Uploading Digital Objects to Hyrax

  1. Go to Hyrax and login, or create an account and request uploading access

    • Let Greg know when you create an account and return when you have upload permissions.
  2. Once you have upload permissions, go to Arclight, find the file that represents the digital object you want to upload.

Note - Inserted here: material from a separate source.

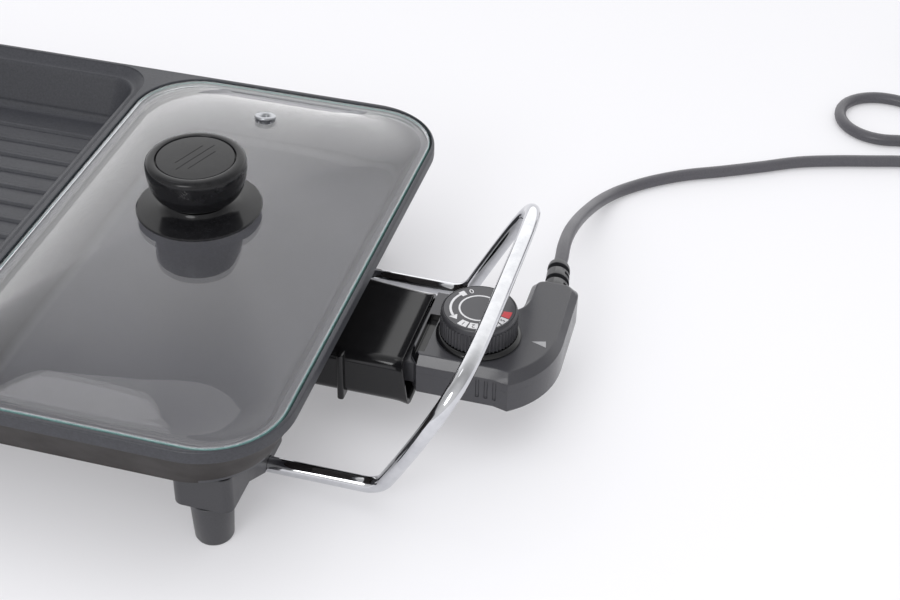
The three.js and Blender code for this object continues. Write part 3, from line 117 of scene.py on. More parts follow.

From the URI, copy the long string of letters and numbers right after the “aspace_”. This is the unique ArchivesSpace ID for that record.

    • Notice the collection ID is in the URI as well.

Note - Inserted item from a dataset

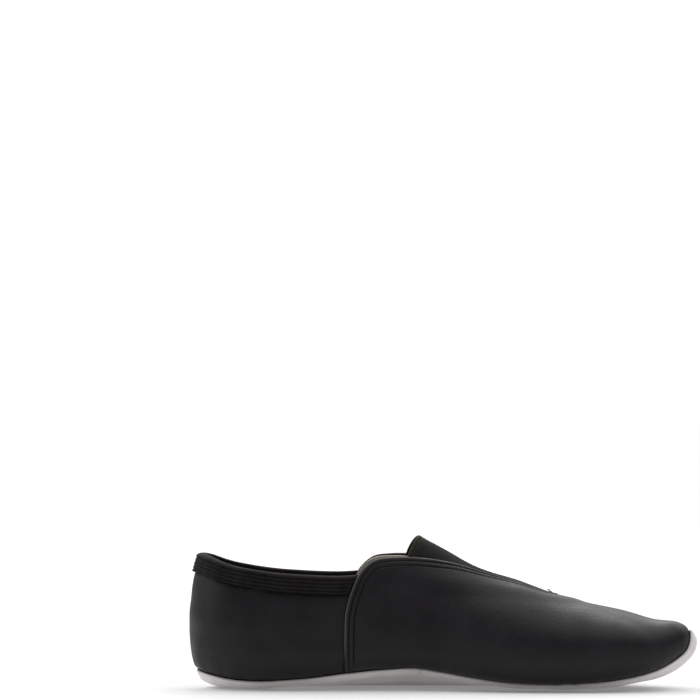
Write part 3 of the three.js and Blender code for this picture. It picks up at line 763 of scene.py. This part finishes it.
LEATHER = black_leather()
SUEDE = white_suede()
GORE = gore_webbing()
COLLAR = collar_webbing()
TWILL = cotton_twill("undyed_cotton_twill", *TWILL_TONES, pitch=0.9)
SOCK_CLOTH = cotton_twill("brushed_sock_cloth", *SOCK_TONES, pitch=0.6)
FOAM = insole_foam()
THREAD = sewing_thread("black_sewing_thread", *THREAD_TONES)
LOOSE_YARN = sewing_thread("loose_rubber_yarn", *YARN_TONES)


# ---------------------------------------------------------------------------------------------------
# Vamp
# ---------------------------------------------------------------------------------------------------

EDGE_ROLL = 0.55
PUFFED_ROWS = ((VAMP_ROWS[0] / 2, 0.62, 0.24), (sum(VAMP_ROWS) / 2, 0.75, 0.15))
SUNK_ROWS = ((VAMP_ROWS[0], 0.34, 0.36), (VAMP_ROWS[1], 0.34, 0.30))


def stitched_edge(away, run):
    """Relief near a folded and sewn edge: it rolls over at the edge and sinks at each row of stitches."""
    rim = np.clip((EDGE_ROLL - away) / EDGE_ROLL, 0, 1)
    relief = -0.42 * (1 - np.sqrt(1 - rim ** 2))
    for row, wide, high in PUFFED_ROWS:
        relief += high * ridge(away, row, wide)
    pull = 1 + 0.35 * np.cos(2 * math.pi * run / VAMP_PITCH)
    for row, wide, deep in SUNK_ROWS:
        relief -= deep * pull * ridge(away, row, wide)
    return relief


def seam_tuck(height, run, strength=1.0):
    """The upper turns in where it meets the sole, with small puckers from the lasting."""
    puckers = np.sin(2 * math.pi * run / 7.3 + 1.7 * np.sin(run / 11)) * np.exp(-height / 6.5)
    return strength * (0.22 * puckers * ramp(0, 2, height) - 0.45 * ridge(height, 0, 1.5))


# Rows of the margin that the upper turns in under the sole, from its end to the sole seam.
TURNED_ROWS = np.array([1, 0.75, 0.5, 0.25])
TURNED = len(TURNED_ROWS)


def vamp_grid(fine):
    """Columns from the inner side seam round the toe to the outer side seam, rows from the end of the
    turned margin to the V edge."""
    if fine:
        u = graded((0, 0.036, 32), (0.036, 0.5, 82), (0.5, 1, 104))
        v = graded((0, 0.06, 6), (0.06, 0.87, 36), (0.87, 1, 30))
    else:
        u = graded((0, 0.5, 46), (0.5, 1, 52))
        v = steps(0, 1, 34)
    sides = [vamp_place(u[:, None], v[None, :], side) for side in (-1, 1)]
    place, angle = (np.concatenate([a, b[::-1][1:]]) for a, b in zip(*sides))
    share = np.broadcast_to(v, place.shape)
    foot_place = np.repeat(place[:, :1], TURNED, axis=1)
    foot_angle = under_angle(foot_place, TURNED_ROWS)
    place = np.concatenate([foot_place, place], axis=1)
    angle = np.concatenate([foot_angle, angle], axis=1)
    share = np.concatenate([np.zeros(foot_place.shape), share], axis=1)
    return place, angle, share


def row_lengths(points, start):
    """Distance up each column from a row, and along that row."""
    up = np.zeros(points.shape[:2])
    up[:, 1:] = np.cumsum(np.linalg.norm(np.diff(points, axis=1), axis=-1), axis=1)
    up = up - up[:, start:start + 1]
    return np.maximum(up, 0), lengths(points[:, start])[:, None] + np.zeros(up.shape)


# Soft creases across the ball, as [place ahead of the crease line, depth].
CREASES = ((13, 0.05), (29, 0.07), (45, 0.06))
CREASE_LINE = 166
TOE_DIMPLE = (229, -6)
TOE_CORNER = (243, -9)


def vamp_waves(base, away, toe):
    """The leather's slow waves, its creases over the ball, and the dip and corner on top of the toe."""
    x, y, z = base[..., 0], base[..., 1], base[..., 2]
    clear = ramp(3, 16, away)
    waves = 0.20 * ripple(base, 38, 3) * clear * mix(0.5, 1, toe) + 0.03 * ripple(base, 16, 5) * clear
    ahead = x - CREASE_LINE + 0.32 * np.abs(y)
    for place, deep in CREASES:
        waves -= deep * clear * ridge(np.abs(y), 22, 17) * ridge(ahead, place, 4.5)
    on_top = ramp(18, 28, z)
    waves -= 2.0 * on_top * ridge(np.hypot(x - TOE_DIMPLE[0], y - TOE_DIMPLE[1]), 0, 9.5)
    waves -= 0.55 * on_top * ridge(np.hypot(x - TOE_CORNER[0], y - TOE_CORNER[1]), 0, 6)
    return waves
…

Screenshot of getting ID from ArcLight URL

  1. In your Dashboard, select “Works” on the left side menu

Screenshot of adding a new work in Hyrax

  1. Select the “Add new work” button on the right side

Screenshot of adding a new work in Hyrax

  1. For most cases, select “Digital Archival Objects” and then the “Create Work” button.

Screenshot of adding a new DAO in Hyrax

  1. In the “Descriptions” tab, enter only the ArchivesSpace ID, and the Collection number

Screenshot of Pasting a ASpace ID while creating a new DAO in Hyrax

  1. Select the “Load Record” button to pull additional metadata from Arclight (JavaScript file)

Screenshot of automating import of metadata from ArcLight.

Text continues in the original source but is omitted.